È un lavoro pesante e prevalentemente maschile; ancora oggi si parla di alabastrai al maschile. Credo sia per questo che in passato non è mai stato dato spazio alle donne, anche se queste sono sempre state impiegate nelle rifiniture finali degli oggetti, realizzando i decori e la lucidatura.

Quali sono gli strumenti del mestiere che adori di più?

Sono quelli che mi sono stati donati da vecchi alabastrai, come “il Pizzi”, “Malloppo” e “Velio”. Alcuni di loro mi hanno dato consigli e strumenti particolarissimi, con cui ho realizzato cose che altrimenti sarebbe stato impossibile fare. Per me sono doni preziosi, poiché sono oggetti antichi e particolari; prima ogni artigiano si costruiva i propri strumenti in base ai lavori da realizzare.

Mi hanno detto che lavori con un collaboratore a quattro zampe: è vero?

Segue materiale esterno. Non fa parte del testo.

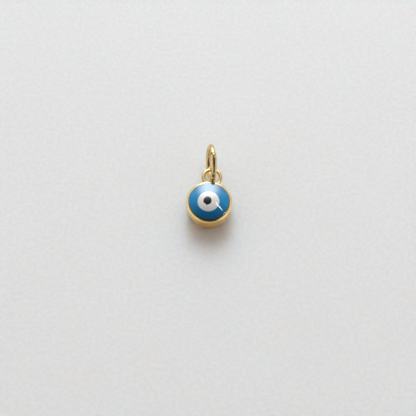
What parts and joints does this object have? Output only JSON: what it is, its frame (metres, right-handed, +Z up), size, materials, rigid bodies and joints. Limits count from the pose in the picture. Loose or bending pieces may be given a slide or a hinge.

Sì, Senape è il mio collaboratore a quattro zampe. È un gattone rosso di un anno, nato quando ho avviato questa bottega. Da allora, lo porto a bottega in spalla, passando per le vie cittadine. A lui piace l’alabastro e spesso mette la zampa sulla raspa e lavora con me. Ho venduto diversi lavori fatti con lui. Senape mi fa tanta compagnia e mi ricorda che devo tornare a casa a mangiare; senza di lui non riuscirei a scandire i tempi famiglia-lavoro!



In futuro, che cosa ti piacerebbe realizzare con un pezzo di alabastro?

Ho molti progetti perché mi piace seguire corsi di scultura. Mi piacciono in particolar modo gli oggetti con luci, come lampade, lampadari e applique. Il mio sogno nel cassetto è imparare a realizzare anche tutte le parti di un lume, comprese quelle in metallo. Sto studiando in questo senso e ho già imparato a realizzare la parte elettrica. Un altro sogno nel cassetto è collaborare con architetti aperti a ascoltare un’artigiana alabastraia.

Ilaria è davvero una brava alabastraia Volterrana, volenterosa e desiderosa di sperimentare. Gli oggetti in alabastro che realizza sono preziosi elementi di arredo, sculture, lampade e ornamenti come collane, anelli e orecchini. È stato un piacere scoprire che questo antico mestiere artigiano potrà continuare a vivere in futuro anche grazie a lei, che si è messa in gioco per esplorare la magia e la lavorazione di una pietra così rara e particolare.